My quibble with the Hypersuites is that for one, placing that many musical gems / baroque highlights next to each other may lead to a certain saturation. Also, some of the pieces (I’m thinking of “Les Baricades Mystérieuses“, or several of the Bach pieces) lose depth. They largely are deprived of their contemplative aspects. When looking at this performance from the classical / baroque point-of-view, I think that Baranova’s approach works better for the playful, artistic pieces, maybe a little less so for reflective, contemplative original compositions. But again: no objections when looking at this from a Jazz perspective!

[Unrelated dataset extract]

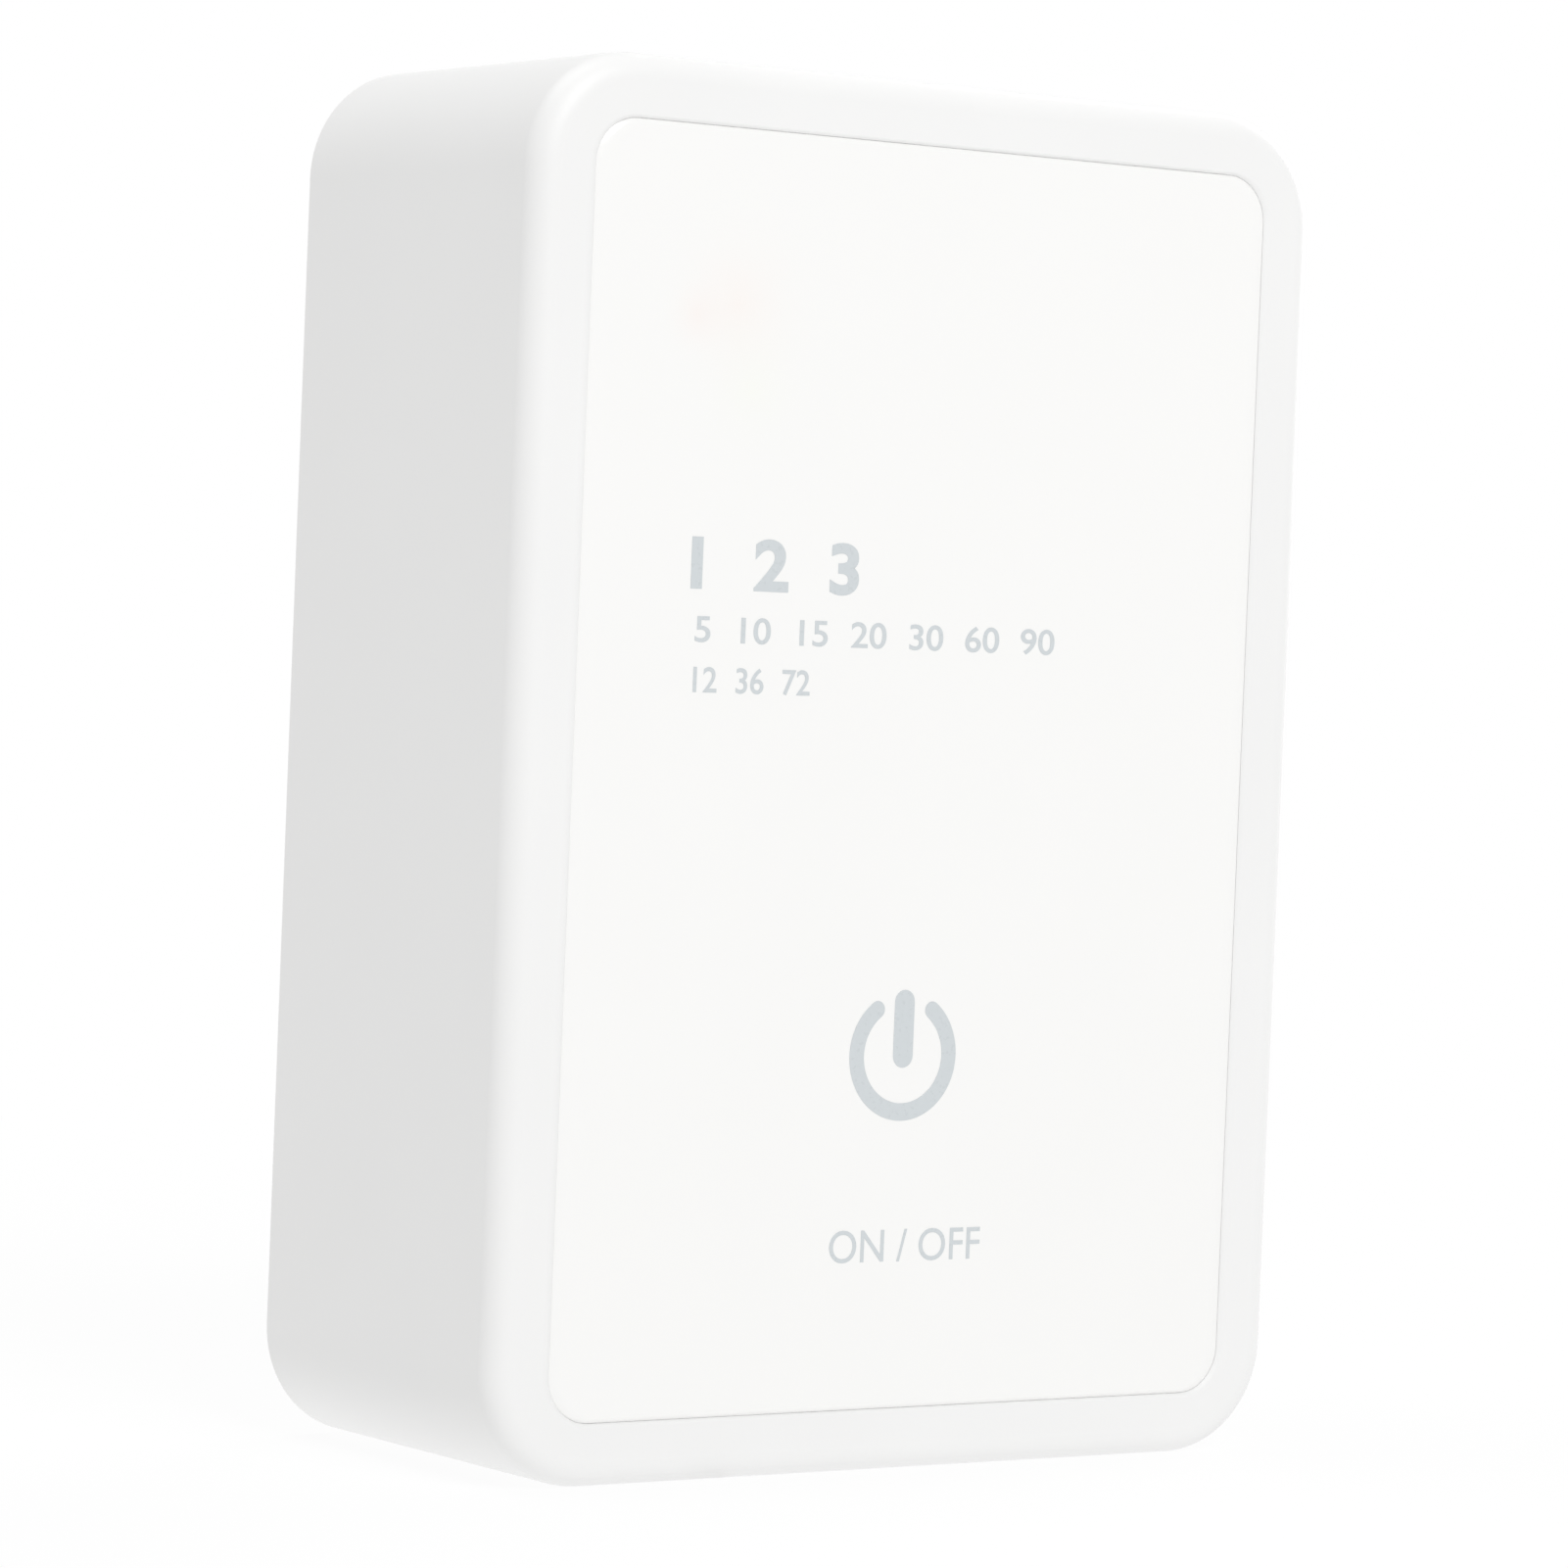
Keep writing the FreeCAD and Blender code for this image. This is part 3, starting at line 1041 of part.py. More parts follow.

In closing, let me step back for a moment. I should say that I like Jazz, but I’m far from being an expert. I regard this genre as just outside of the horizon of my scope of interest. Not because I’m not interested enough, but because I have only one life, there is so much music. Actually much, much more than I can ever possibly cover in my limited scope. Hence, decades ago, I have decided not to devote much (if any) time to Jazz. Despite all this, it was a very interesting, fascinating concert evening / experience!